We are too late.

Of course, we are too late. I think part of me knew this already – we still have the mass meetings after the police come into the campus. They take the anti-virals, so may have spread the virus among us.

Twenty-four people on the campus are sick now. My neighbour in the next room was coughing all of last night. I make food for her and leave it outside the door today, and she takes it, but does not answer anymore when I call. The coughing stops now – I think she is sleeping. I will know soon, if there is a return when I knock on the wall. If there is no reply, she will not be the first to die, and there will be more. I do not know her, only her name. I ask on the forum if anybody knows who she is – her friends say they SkIMp her and will speak to her family.
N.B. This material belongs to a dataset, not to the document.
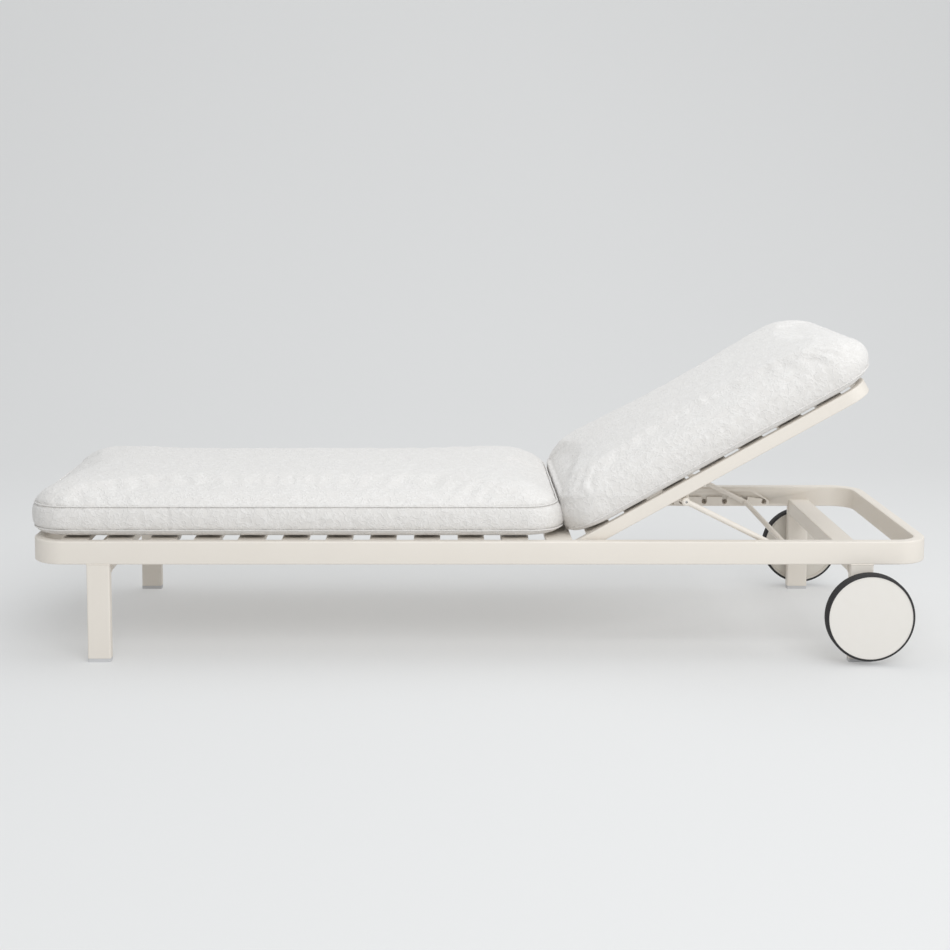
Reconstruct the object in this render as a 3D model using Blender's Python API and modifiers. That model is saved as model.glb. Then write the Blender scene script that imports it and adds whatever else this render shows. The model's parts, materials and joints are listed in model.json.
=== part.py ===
"""Reclining sun lounger: a ring frame on four legs, a slatted seat, a slatted backrest held up by a bail in a
ratchet, two wheels at the head end, and two loose cushions.

Metres, +Z up. X runs along the lounger, from the foot end (-X) to the head end (+X). The left side is -Y.
The origin is on the floor under the middle of the frame.
"""

import math

import bmesh
import bpy
from mathutils import Matrix, Vector

# --- driving dimensions -------------------------------------------------------------------------------------
CLEAR = 0.0003                      # gap between pieces that touch

FRAME_LENGTH = 2.040
FRAME_WIDTH = 0.700
RAIL_TOP = 0.2769
RAIL_HEIGHT = 0.0525
RAIL_THICKNESS = 0.025
RAIL_WALL = 0.002
RAIL_EDGE = 0.003                   # rounding of the tube's long edges
FRAME_CORNER = 0.079                # outer plan radius of the ring's corners
BEND_STUB = 0.006                   # straight run at each end of a bent tube

LEG_X = 0.862
LEG_WIDTH = 0.052
FOOT_CAP = 0.008
BEAM_WIDTH = 0.052
BEAM_TOP = 0.242
BEAM_HEIGHT = 0.040

SLAT_WIDTH = 0.060
SLAT_THICKNESS = 0.012
SLAT_WALL = 0.0015
SLAT_EDGE = 0.002
SLAT_PITCH = 0.100
SEAT_SLATS = 12
FIRST_SEAT_SLAT = -0.920
SEAT_SLAT_TOP = 0.2765
SEAT_SLAT_END_GAP = 0.0012          # lets the first slat sit between the ends of the foot corners

HINGE_X = 0.230
HINGE_Z = 0.261
BACK_ANGLE = math.radians(29.15)    # backrest's slope at rest
BACK_WIDTH = 0.640
BACK_LENGTH = 0.747                 # from the hinge axis to the head end
BACK_RAIL_HEIGHT = 0.030
BACK_RAIL_THICKNESS = 0.020
BACK_CORNER = 0.060
BACK_HEEL = 0.010                   # rail past the hinge axis
BACK_SLATS = 7
FIRST_BACK_SLAT = 0.052

HINGE_PIN_RADIUS = 0.0045
HINGE_PIN_HEAD = 0.008

BAIL_ALONG = 0.2566                 # bail's pivot, along the backrest and below its rails' centre line
BAIL_BELOW = 0.0277
BAIL_ARM = 0.2803
BAIL_ARM_ANGLE = math.radians(26.44)   # slope of the arms at rest, head end down
BAIL_ROD = 0.0065
BAIL_ARM_Y = 0.3135
BAIL_EYE = 0.009
BAIL_EYE_THICKNESS = 0.0135
BAIL_BOLT_RADIUS = 0.004
LUG_THICKNESS = 0.004
LUG_INSET = 0.0022                  # from the backrest rail's inner face to the lug

RATCHET_Z = 0.237                   # height of the notches' centres
RATCHET_NOTCHES = (0.551, 0.611, 0.665, 0.7186)
RATCHET_END = 0.7695                # last notch, where the backrest lies flat
RATCHET_THICKNESS = 0.0037

AXLE_X = 0.876
AXLE_Z = 0.110
AXLE_RADIUS = 0.005
WHEEL_RADIUS = 0.100
WHEEL_INNER = 0.356                 # distance of the wheel's faces from the lounger's middle plane
WHEEL_OUTER = 0.384
DISC_RADIUS = 0.0945

CUSHION_LIFT = 0.0022               # room for the straps between slats and cushion
CUSHION_THICKNESS = 0.1213
CUSHION_HALF_WIDTH = 0.335
SEAT_CUSHION_FOOT = -1.020
SEAT_CUSHION_HEAD = (0.190, 0.150)  # head end's X at the bottom and at the top
BACK_CUSHION_HEEL = (0.002, 0.082)  # lower end's distance from the hinge at the bottom and at the top
BACK_CUSHION_HEAD = 0.793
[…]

There is no point to send a medical student – just like outside, they can do nothing. If somebody goes to the doctor now with flu, they put them in a secure ward. There is no treatment, no cure. Mostly it is young, healthy people dying. Children and elderly people do not get the virus so quickly – it takes longer and they can recover from the illness sometimes. But the most healthy person will always die. Li explains why this is to me, about how the virus uses the immune system to attack the body. It seems crazy, to be healthy makes you in the most danger. We fear our own youth and health now, but more than this we fear that our quarantine will be broken from outside. The army patrol the street, shooting anybody who leaves their homes. They stay away from the campus so far – we think they are too busy to enforce our quarantine when we enforce it ourselves, but perhaps they will decide they need to patrol the street inside our gates, too. Then we cannot reach our stores – all our careful planning and rotas will be useless. Perhaps it would be better if we all keep a personal store in our room. Many of us did keep some personal food as well, but not everybody, and not enough for the whole quarantine.
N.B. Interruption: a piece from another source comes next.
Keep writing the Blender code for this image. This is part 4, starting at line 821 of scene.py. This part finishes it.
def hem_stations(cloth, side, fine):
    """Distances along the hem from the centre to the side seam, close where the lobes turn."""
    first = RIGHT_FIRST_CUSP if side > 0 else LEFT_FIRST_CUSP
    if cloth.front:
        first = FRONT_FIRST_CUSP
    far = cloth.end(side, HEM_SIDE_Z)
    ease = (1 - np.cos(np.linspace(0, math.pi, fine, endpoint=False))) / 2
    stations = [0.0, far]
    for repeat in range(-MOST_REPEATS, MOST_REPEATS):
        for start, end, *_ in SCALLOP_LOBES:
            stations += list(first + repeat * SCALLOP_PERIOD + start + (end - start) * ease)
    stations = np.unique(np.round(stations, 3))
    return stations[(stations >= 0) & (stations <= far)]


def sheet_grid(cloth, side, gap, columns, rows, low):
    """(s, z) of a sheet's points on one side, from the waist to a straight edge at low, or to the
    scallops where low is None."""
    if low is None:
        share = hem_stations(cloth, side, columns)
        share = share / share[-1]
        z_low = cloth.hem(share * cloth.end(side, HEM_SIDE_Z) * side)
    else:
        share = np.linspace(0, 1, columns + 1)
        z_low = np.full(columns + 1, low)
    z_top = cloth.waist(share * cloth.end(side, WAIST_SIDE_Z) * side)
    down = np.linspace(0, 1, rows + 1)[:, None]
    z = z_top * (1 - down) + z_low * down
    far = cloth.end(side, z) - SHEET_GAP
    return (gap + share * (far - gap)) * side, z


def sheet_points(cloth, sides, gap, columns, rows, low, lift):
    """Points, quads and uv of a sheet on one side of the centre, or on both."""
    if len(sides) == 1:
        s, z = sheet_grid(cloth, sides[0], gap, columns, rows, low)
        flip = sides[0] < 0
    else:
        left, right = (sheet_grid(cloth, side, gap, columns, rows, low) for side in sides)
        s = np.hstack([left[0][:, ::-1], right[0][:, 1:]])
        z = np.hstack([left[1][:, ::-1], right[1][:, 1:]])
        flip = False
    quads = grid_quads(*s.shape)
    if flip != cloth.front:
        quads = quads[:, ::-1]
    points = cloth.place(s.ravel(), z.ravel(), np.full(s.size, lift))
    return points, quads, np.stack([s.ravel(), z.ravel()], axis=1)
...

When I finish writing this I know it will be time to find out if my neighbour is alive, and I do not dare to stop writing. This morning, as I go to fetch the food for my corridor, I meet a cat, following me all the way to the dining hall and back to the dorm building. I do not know where he comes from – maybe his owner is dead. I know the virus cannot travel through an animal, so I let him into the building. He follows me all the way to my room. I give him some rice and fish sauce and he eats a little, but mostly he wants to sleep on a human. Like me, he wants to feel a touch, comfort, company. I feel grateful that I have this, and guilty that others do not.

The girl next door to me must know that she will die, and she is alone. She makes little noise, she does not cough anymore. She does not talk. Is she so brave, to make sure she will infect nobody else? Or does she have no strength to go out of the room? If I listen, I can hear her breathing. It sounds so painful, like she breathes through water. I wish she will cough again. I cannot stand this sound. I don’t know how I didn’t hear before, it is so loud.
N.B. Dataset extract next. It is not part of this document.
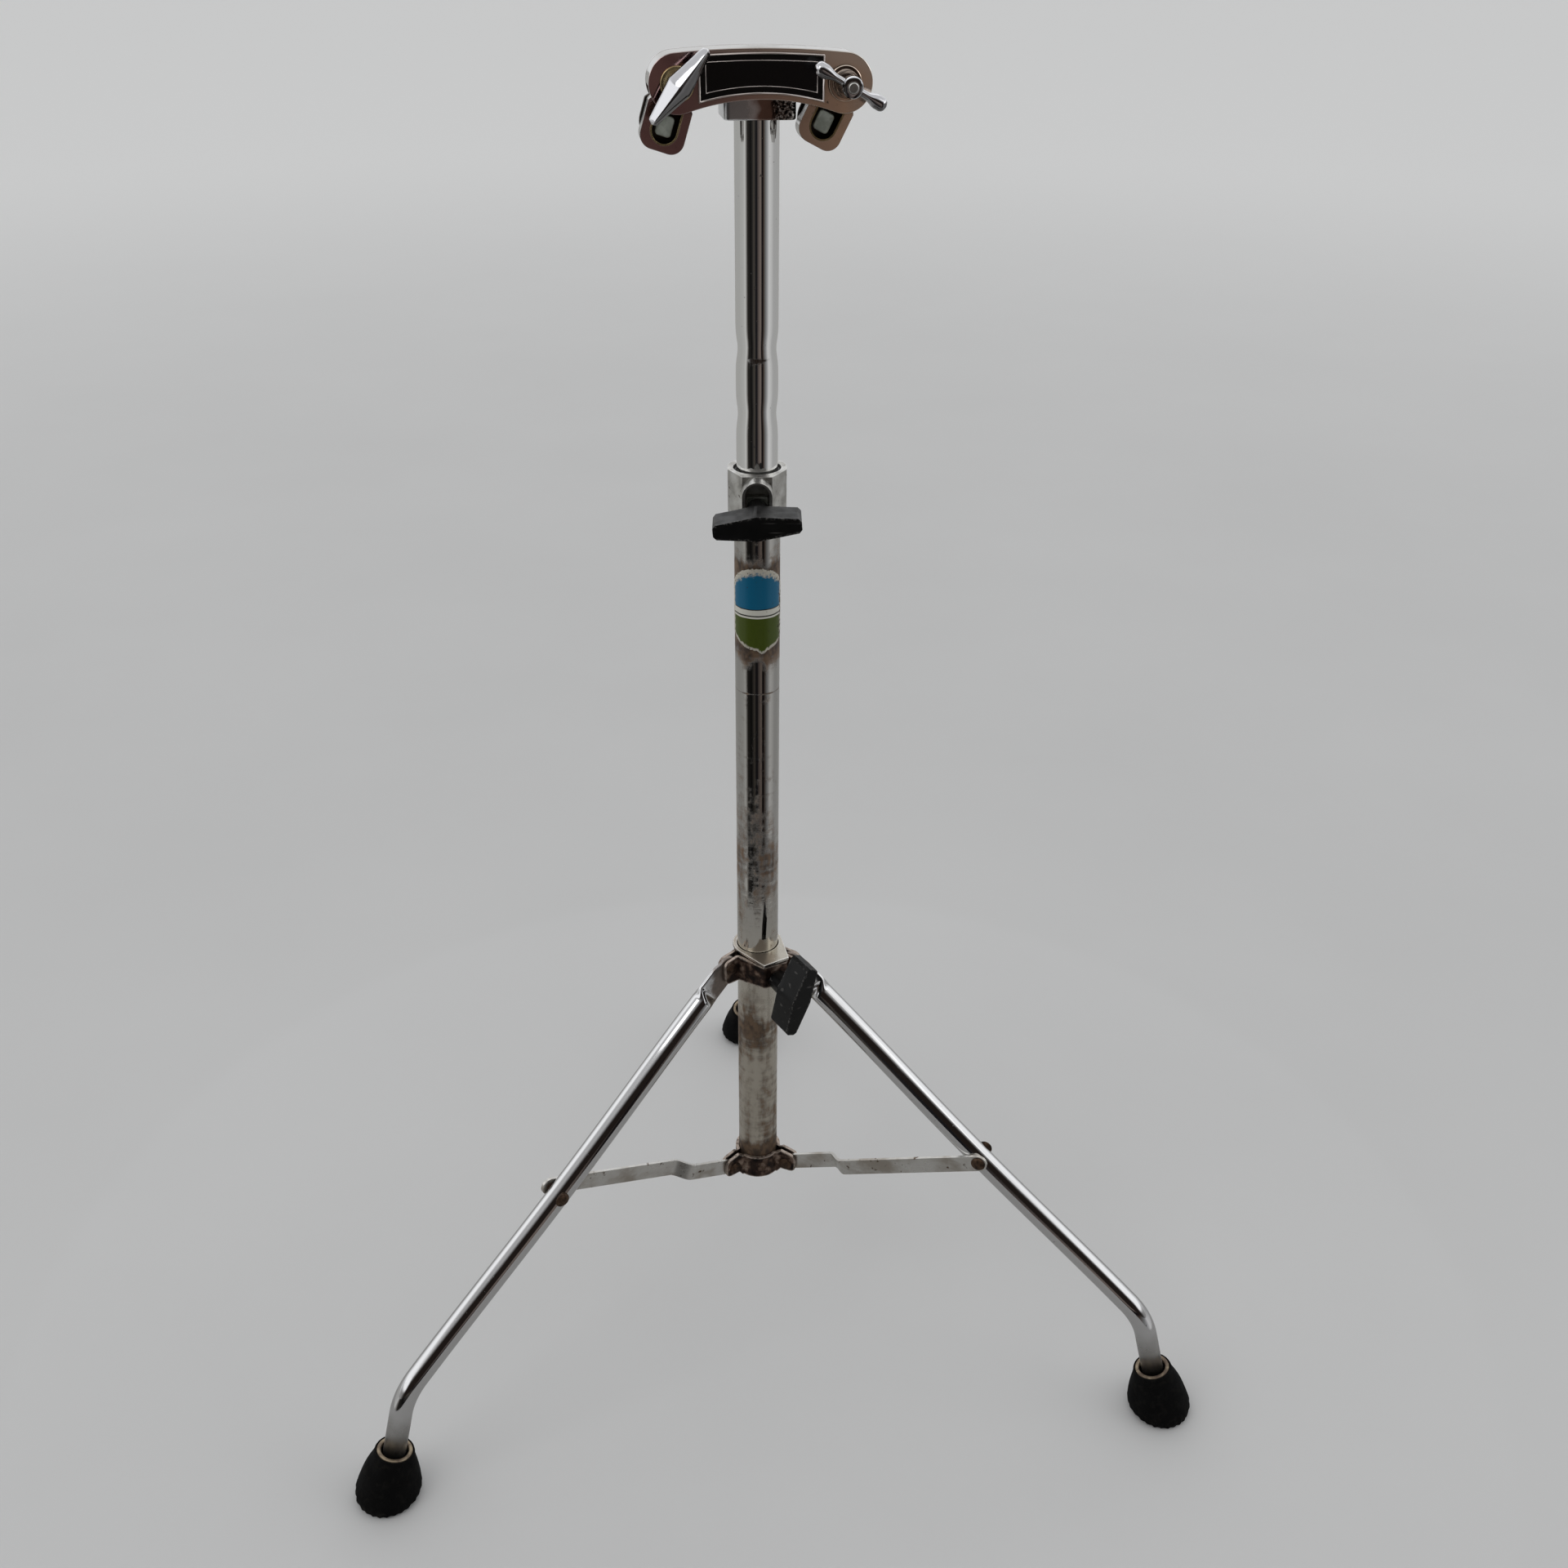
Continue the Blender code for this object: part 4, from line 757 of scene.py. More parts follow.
def label_material():
    """Plain two-colour band: blue over olive with a pale stripe, torn and stained at its rim."""
    g = material("label_print")
    low, high = (corner.z for corner in node_box("tube_label"))
    share = g.span(g.axis("Z"), low * MM, high * MM)
    wobble = (g.noise(160.0, 3.0) - 0.5) * 0.012
    share = share + wobble
    inks = {"olive": (0.055, 0.080, 0.006), "white": (0.62, 0.61, 0.54),
            "blue": (0.0005, 0.115, 0.225), "ink": (0.02, 0.02, 0.015)}
    bands = g.ramp(share, [(z / (high - low), inks[name]) for name, z in LABEL_PRINT], 'CONSTANT')
    rim = g.node("Attribute", {}, output="Fac", attribute_name="rim")
    torn = rim + (g.noise(420.0, 4.0) - 0.5) * 1.6
    paper = g.step(torn, 0.95, 0.45)
    colour = g.mix(paper, bands, (0.50, 0.47, 0.40))
    soil = g.noise(620.0, 5.0) + paper * 0.09
    soil = soil + g.step(g.axis("X"), 0.0085, 0.0115, 0.0, 0.14)
    dirt = g.step(soil, 0.66, 0.76)
    colour = g.mix(dirt * 0.85, colour, (0.035, 0.022, 0.014))
    g.finish(colour, g.step(dirt, 0.0, 1.0, 0.30, 0.7), 0.0, g.noise(500.0, 3.0), 0.00006, specular=0.25)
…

I cannot sleep when she sounds so bad. What will happen if I go in? I can put on my mask, and look at her, and hold her hand, then wash my hands very well. I might not catch the virus, and nobody will know.

13 thoughts on “We are too late.

      • You’re right to be afraid, and to be cautious. You’re doing all you can for the others in your quarantine. Just remember that you’re more use to them alive. You need to take care of yourself in order to take care of others.
        I hope you managed to sleep.

  1. Just be really careful, OK? Don’t take unnecessary risks. Are you sure it’s safe keeping a cat? I know the cat can’t catch the virus, but if somebody else is keeping the cat it could spread germs between you, couldn’t it?

    • I am not sure anything is safe anymore, but I know that if I catch the flu from something through touch it is probably from a door handle, not a cat.

      • Oh, that makes me feel so much better. Don’t go touching any strange door handles, then. And just…I don’t know, wrap up warm, take vitamins? I don’t know what to tell you. Just be safe.

    • There is nowhere safer. Of course people here are sick, people all over Asia are sick, soon people everywhere will be sick! But we have plenty of food and we are free to go around the campus by our own rules. And when somebody dies, as my neighbour has now died, we wait long enough to know the air is safe and the volunteer group who have special suits from the biology labs, they take the body and put it into the cold storage, and other people find out where the family is and tell them. We do things better here than outside, where people have little supplies, are shot in the street for leaving their home and nobody knows about the dead until the area is safe.
      This is the best place for me to be. I cannot leave, and I do not want to leave. I will survive here, or I will die here. Can you understand?

      • I can’t understand why you didn’t leave when you had the chance. I can’t understand how you keep saying you’re better off there when people around you are dying.